**WRITTEN REQUEST:**
Print verbatim the opening line of the material and every subsequent line through the one containing "a plain mesh.".

**RECORD SET:**
•••
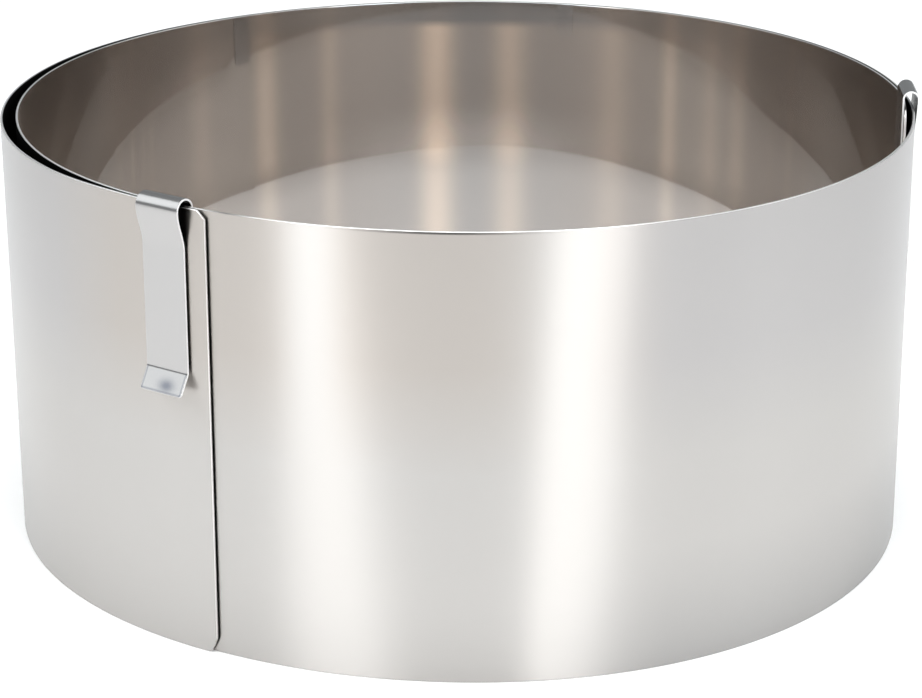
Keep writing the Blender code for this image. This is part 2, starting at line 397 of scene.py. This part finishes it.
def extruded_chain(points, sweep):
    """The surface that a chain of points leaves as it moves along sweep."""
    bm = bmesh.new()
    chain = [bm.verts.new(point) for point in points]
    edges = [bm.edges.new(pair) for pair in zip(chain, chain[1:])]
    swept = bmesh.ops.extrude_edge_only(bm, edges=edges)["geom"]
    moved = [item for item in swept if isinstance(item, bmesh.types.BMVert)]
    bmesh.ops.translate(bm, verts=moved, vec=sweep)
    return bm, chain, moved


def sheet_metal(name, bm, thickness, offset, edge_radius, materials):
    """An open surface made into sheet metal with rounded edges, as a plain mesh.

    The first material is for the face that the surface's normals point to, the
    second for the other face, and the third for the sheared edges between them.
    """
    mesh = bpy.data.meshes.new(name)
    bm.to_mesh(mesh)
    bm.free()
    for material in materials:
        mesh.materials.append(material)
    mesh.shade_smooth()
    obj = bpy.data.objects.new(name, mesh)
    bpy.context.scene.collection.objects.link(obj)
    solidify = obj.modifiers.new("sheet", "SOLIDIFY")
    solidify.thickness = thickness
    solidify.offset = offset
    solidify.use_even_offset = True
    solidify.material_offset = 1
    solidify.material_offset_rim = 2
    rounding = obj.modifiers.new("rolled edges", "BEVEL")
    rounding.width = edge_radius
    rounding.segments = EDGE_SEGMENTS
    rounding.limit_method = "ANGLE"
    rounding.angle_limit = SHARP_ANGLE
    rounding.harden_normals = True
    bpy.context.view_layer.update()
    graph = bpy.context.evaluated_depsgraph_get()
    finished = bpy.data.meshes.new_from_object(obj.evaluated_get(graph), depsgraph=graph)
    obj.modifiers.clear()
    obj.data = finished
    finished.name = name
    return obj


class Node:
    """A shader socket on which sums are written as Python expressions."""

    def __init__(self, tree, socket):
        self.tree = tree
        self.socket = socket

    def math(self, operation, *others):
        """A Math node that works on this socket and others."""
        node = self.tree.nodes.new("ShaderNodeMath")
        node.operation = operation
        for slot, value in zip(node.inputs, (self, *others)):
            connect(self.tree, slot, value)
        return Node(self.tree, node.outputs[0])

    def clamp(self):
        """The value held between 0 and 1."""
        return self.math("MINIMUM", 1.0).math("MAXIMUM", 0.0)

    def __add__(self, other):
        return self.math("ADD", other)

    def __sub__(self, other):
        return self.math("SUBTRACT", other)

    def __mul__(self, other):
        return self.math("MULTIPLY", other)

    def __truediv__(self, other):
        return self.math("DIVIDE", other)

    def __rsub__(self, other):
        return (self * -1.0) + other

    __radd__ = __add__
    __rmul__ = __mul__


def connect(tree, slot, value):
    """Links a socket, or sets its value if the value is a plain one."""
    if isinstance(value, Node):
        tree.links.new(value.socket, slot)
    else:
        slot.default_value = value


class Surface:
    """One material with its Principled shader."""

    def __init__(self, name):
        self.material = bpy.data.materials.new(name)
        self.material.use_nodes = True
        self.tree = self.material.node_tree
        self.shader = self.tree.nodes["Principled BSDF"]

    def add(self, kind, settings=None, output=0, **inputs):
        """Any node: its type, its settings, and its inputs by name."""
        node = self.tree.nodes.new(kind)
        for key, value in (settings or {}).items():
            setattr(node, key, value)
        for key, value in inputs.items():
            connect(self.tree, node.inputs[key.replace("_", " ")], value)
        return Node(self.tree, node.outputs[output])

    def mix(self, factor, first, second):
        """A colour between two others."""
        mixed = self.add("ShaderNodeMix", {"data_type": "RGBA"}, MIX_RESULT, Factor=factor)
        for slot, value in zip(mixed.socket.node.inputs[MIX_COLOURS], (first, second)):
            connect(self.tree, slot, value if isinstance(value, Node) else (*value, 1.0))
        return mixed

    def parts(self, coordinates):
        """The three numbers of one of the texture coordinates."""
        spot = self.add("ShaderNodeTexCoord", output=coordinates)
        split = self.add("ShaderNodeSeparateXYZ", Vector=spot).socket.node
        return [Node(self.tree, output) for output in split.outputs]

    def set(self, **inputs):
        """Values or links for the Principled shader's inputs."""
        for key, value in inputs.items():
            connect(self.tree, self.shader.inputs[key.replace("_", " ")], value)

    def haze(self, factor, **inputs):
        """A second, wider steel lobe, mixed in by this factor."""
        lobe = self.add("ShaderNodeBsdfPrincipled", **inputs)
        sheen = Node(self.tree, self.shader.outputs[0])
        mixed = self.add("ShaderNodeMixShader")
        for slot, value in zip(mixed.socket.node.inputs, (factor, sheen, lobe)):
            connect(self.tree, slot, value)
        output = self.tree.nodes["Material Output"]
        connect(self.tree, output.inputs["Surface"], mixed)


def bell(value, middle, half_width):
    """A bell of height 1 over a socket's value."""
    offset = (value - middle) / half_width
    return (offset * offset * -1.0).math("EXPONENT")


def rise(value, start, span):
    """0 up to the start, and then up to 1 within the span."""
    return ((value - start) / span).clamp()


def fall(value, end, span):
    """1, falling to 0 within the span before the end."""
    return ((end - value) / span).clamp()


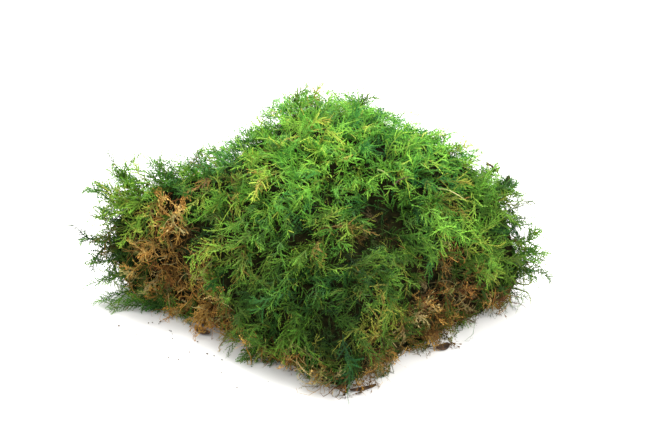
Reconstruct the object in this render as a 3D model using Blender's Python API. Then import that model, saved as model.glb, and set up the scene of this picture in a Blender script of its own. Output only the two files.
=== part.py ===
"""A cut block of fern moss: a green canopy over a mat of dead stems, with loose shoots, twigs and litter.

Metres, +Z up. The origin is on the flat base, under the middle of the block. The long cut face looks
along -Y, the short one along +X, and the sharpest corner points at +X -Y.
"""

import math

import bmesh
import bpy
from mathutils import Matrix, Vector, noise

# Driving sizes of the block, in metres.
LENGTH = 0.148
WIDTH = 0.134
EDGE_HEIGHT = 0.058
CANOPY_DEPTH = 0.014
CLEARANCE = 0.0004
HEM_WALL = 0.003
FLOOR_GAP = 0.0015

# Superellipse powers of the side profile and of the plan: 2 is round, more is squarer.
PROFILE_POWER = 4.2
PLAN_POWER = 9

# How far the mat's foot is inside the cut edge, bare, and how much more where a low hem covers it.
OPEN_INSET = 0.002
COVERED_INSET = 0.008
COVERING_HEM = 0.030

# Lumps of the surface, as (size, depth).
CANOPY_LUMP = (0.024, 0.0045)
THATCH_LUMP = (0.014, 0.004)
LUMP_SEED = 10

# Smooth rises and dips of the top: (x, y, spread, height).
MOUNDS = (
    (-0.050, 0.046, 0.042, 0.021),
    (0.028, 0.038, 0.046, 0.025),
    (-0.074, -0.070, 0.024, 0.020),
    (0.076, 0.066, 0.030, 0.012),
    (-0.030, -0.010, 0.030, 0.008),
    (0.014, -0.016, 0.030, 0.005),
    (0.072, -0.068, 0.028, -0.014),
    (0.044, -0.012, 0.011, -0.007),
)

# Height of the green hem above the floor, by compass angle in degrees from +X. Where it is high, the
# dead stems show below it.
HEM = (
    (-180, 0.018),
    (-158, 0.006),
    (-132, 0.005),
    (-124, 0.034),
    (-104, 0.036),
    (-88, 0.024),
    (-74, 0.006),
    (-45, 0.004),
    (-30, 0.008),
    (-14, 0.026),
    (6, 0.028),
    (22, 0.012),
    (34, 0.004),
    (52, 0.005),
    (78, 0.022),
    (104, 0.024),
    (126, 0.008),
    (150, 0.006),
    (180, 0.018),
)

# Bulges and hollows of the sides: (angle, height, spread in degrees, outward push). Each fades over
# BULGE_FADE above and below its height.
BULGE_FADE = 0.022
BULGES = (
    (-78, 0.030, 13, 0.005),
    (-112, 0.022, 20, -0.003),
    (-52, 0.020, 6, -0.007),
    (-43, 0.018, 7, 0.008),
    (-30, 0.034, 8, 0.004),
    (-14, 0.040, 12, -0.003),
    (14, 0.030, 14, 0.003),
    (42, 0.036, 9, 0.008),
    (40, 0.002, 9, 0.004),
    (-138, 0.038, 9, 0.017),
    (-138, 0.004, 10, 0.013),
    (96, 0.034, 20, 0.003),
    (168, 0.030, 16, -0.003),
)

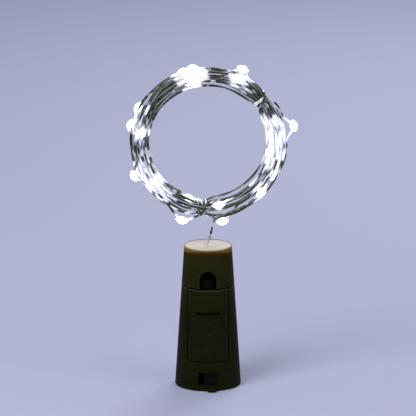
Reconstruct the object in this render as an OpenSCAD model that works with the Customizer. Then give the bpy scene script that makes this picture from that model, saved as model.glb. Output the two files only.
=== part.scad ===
•••
**ANSWER TO THE TASK:**
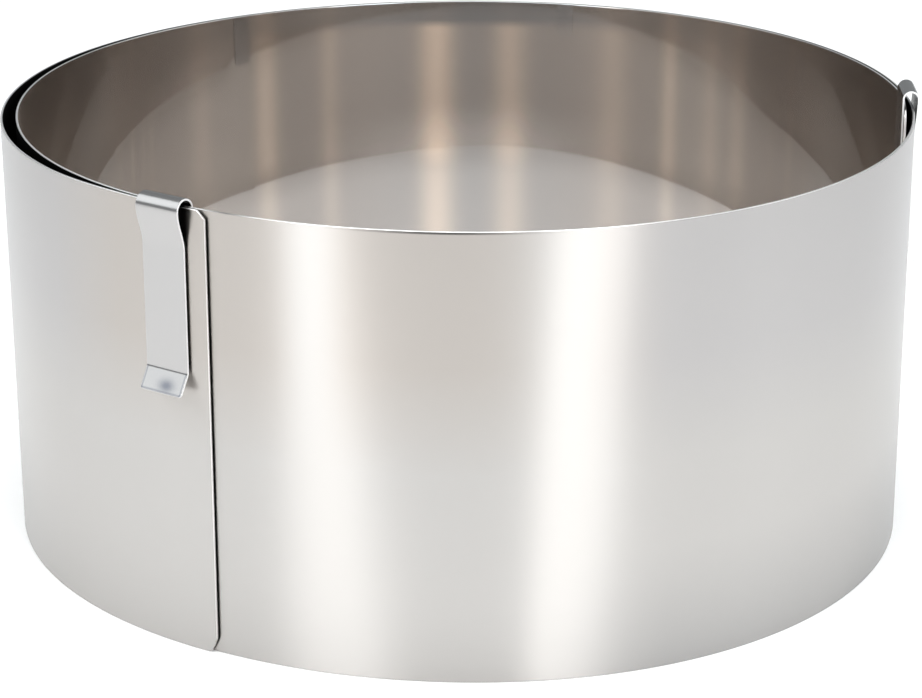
Keep writing the Blender code for this image. This is part 2, starting at line 397 of scene.py. This part finishes it.
def extruded_chain(points, sweep):
    """The surface that a chain of points leaves as it moves along sweep."""
    bm = bmesh.new()
    chain = [bm.verts.new(point) for point in points]
    edges = [bm.edges.new(pair) for pair in zip(chain, chain[1:])]
    swept = bmesh.ops.extrude_edge_only(bm, edges=edges)["geom"]
    moved = [item for item in swept if isinstance(item, bmesh.types.BMVert)]
    bmesh.ops.translate(bm, verts=moved, vec=sweep)
    return bm, chain, moved


def sheet_metal(name, bm, thickness, offset, edge_radius, materials):
    """An open surface made into sheet metal with rounded edges, as a plain mesh.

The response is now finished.